4. Aesthetics are not subjective - they are defined by the local context.
The cheapest, most durable and beautiful home in any given place
is the one which responds the best to the challenges of the climate, the swing of the seasons and the lay of the land.
5. There is always a hidden challenge which wrecks everyone's mind. Be it a leaking winter garden, a door with wrong opening direction or a crooked step of stairs,
when it appears, tension reaches critical mass and everything blows up.
6. The XXth century created a broken system with damaging incentives and we don't have a solution yet.
Why? Because life is so radically different than 100 years ago that we can't just go back to the old ways...

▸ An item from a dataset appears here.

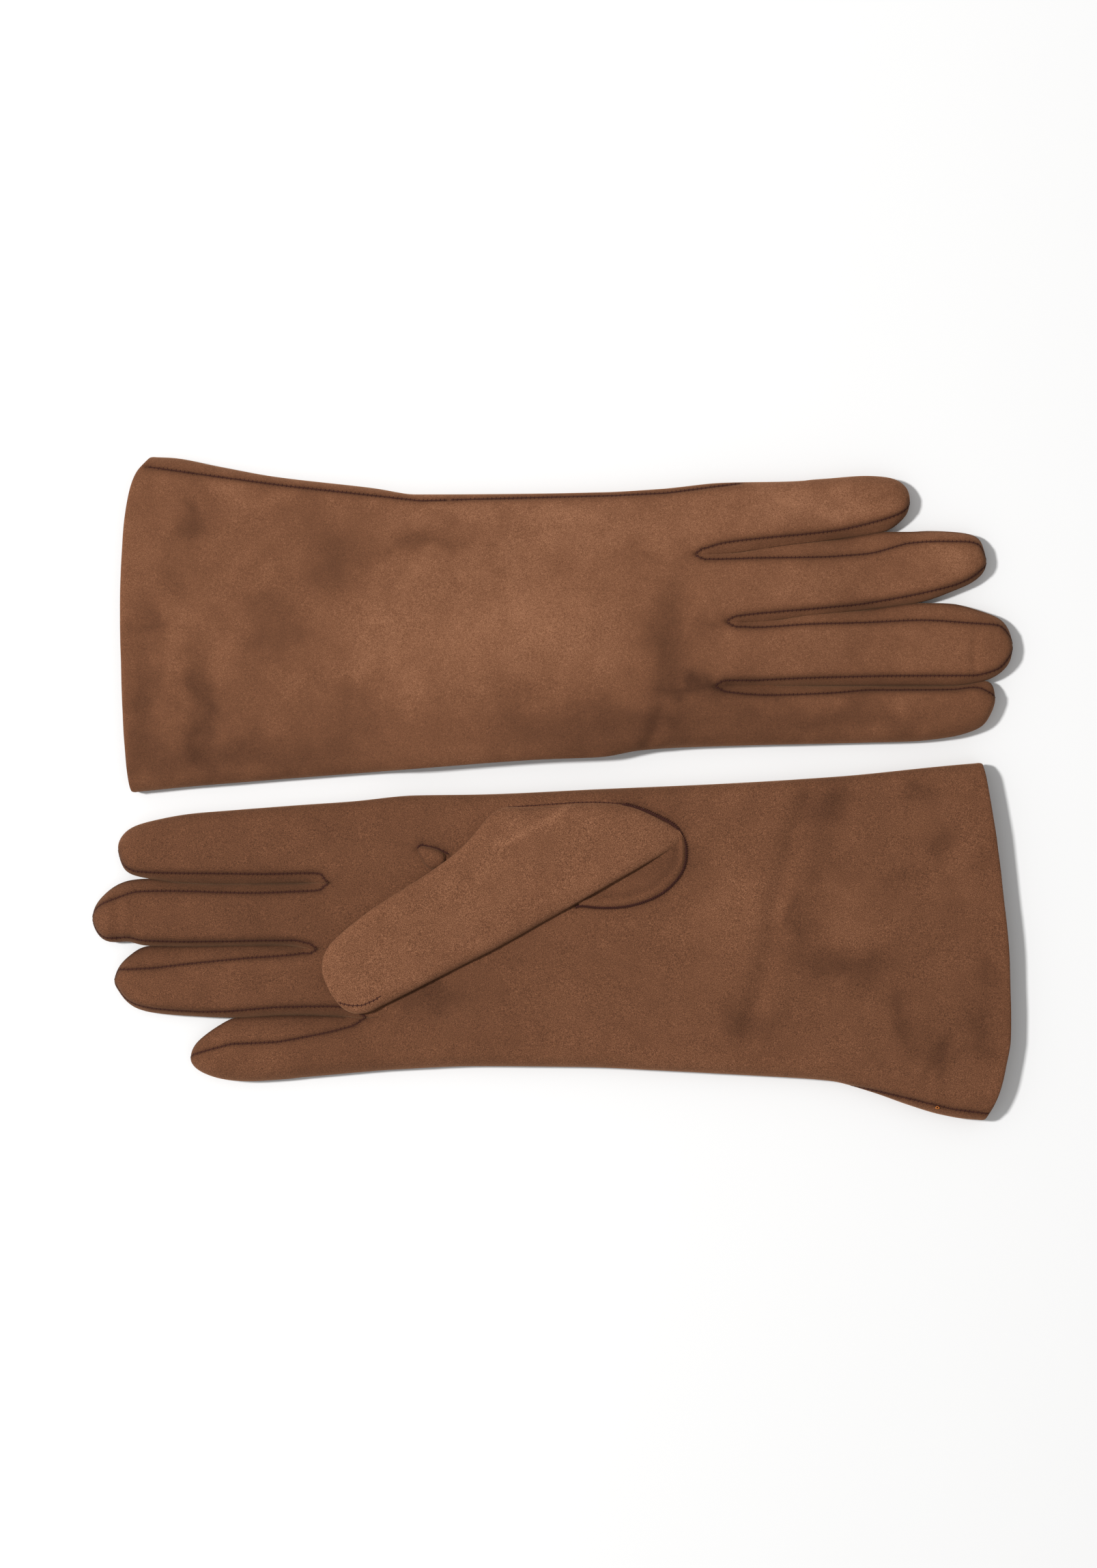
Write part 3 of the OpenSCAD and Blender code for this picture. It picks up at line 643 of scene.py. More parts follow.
# Soft bumps as (height, size, seed), then the dips and lips along the seams and creases: how high each
# is, how wide, and how far out from the line.
SKIN_BUMPS = [(0.34, 34, 0), (0.12, 11, 5)]
SKIN_SEED = {LEFT: 3.7, RIGHT: 11.3}
PUCKER_SIZE, PUCKER_SEED = 3.2, 9
SEAM_DIP, SEAM_DIP_WIDTH = 0.22, 2.2
SEAM_LIP, SEAM_LIP_WIDTH, SEAM_LIP_OUT = 0.1, 0.8, 1.5
SIDE_DIP, SIDE_DIP_WIDTH = 0.4, 0.55
SIDE_LIP, SIDE_LIP_WIDTH, SIDE_LIP_OUT = 0.12, 0.6, 1.1
CREASE_LIP, CREASE_LIP_WIDTH, CREASE_LIP_OUT = 0.4, 1.1, 1.9


def uneven(points, bumps, seed=0.0):
    """The heights of soft bumps added up."""
    return sum(height * soft_noise(points, size, 2, seed + own_seed) for height, size, own_seed in bumps)


def pushed_out(points, normals, move):
    """Points moved along their normals, kept above the table."""
    moved = points + normals * move[:, None]
    moved[:, 2] = np.maximum(moved[:, 2], FLOOR_GAP)
    return moved


def roughen(glove, points, faces):
    """Moves the skin a little along its normals: soft unevenness, creases, and puckers along the seams."""
    normals = point_normals(points, faces)
    plan = points[:, :2]
    top = np.clip(normals[:, 2] * 1.4, 0, 1)
    seed = SKIN_SEED[glove.side]
    move = top * uneven(points, SKIN_BUMPS, seed)
    for depth, width, line in CREASES[glove.side]:
        far = distance_to_line(plan, line)
        lip = CREASE_LIP * bell(far, CREASE_LIP_WIDTH * width, CREASE_LIP_OUT * width)
        move += top * depth * (lip - bell(far, width))
    pucker = 0.5 + 0.5 * soft_noise(points, PUCKER_SIZE, 1, seed + PUCKER_SEED)
    for line in seam_lines(glove, 1):
        far = distance_to_line(plan, line)
        move -= top * SEAM_DIP * pucker * bell(far, SEAM_DIP_WIDTH)
        move += top * SEAM_LIP * bell(far, SEAM_LIP_WIDTH, SEAM_LIP_OUT)
    far = distance_to_line(plan, side_seam_line(glove))
    lip = SIDE_LIP * bell(far, SIDE_LIP_WIDTH, SIDE_LIP_OUT)
    move -= top * (SIDE_DIP * bell(far, SIDE_DIP_WIDTH) - lip)
    return pushed_out(points, normals, move)


def seam_lines(glove, face):
    """The fourchette seams that show on a face, as plan polylines from the crotch to the fingertip."""
    lines = []
    for i, side in STRIPS:
        begin = glove.d["crotch"][face][i if side == 1 else i - 1] - 0.5
        points = []
        for run in np.linspace(begin, glove.end_run(i) - 0.8, SEAM_POINTS):
            a, b = glove.edges(i, run, run > FINGER_START[i])
            inset_low, inset_high = glove.insets(i, run, a, b, face)
            join = smooth_step((run - begin) / 3.0)
            points.append((glove.u_of(i, run), a + inset_low * join if side == -1 else b - inset_high * join))
        lines.append(points)
    return lines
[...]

We have to establish new traditions and styles of living which don't just mimick the old but embrace everything what's good about the progress of the last 100 years.
7. Enduring quality is low time preference.
Don't rush it, let the land and teach you, you will only be content with what you've created if you enjoy every decision, every minor detail and resonate fully with your surroundings.
If you read this far I'll express my gratitude with this quote:
"There is a myth, sometimes widespread, that a person need only do inner work...that a man is entirely responsible for his own problems; and that to cure himself, he need only change himself….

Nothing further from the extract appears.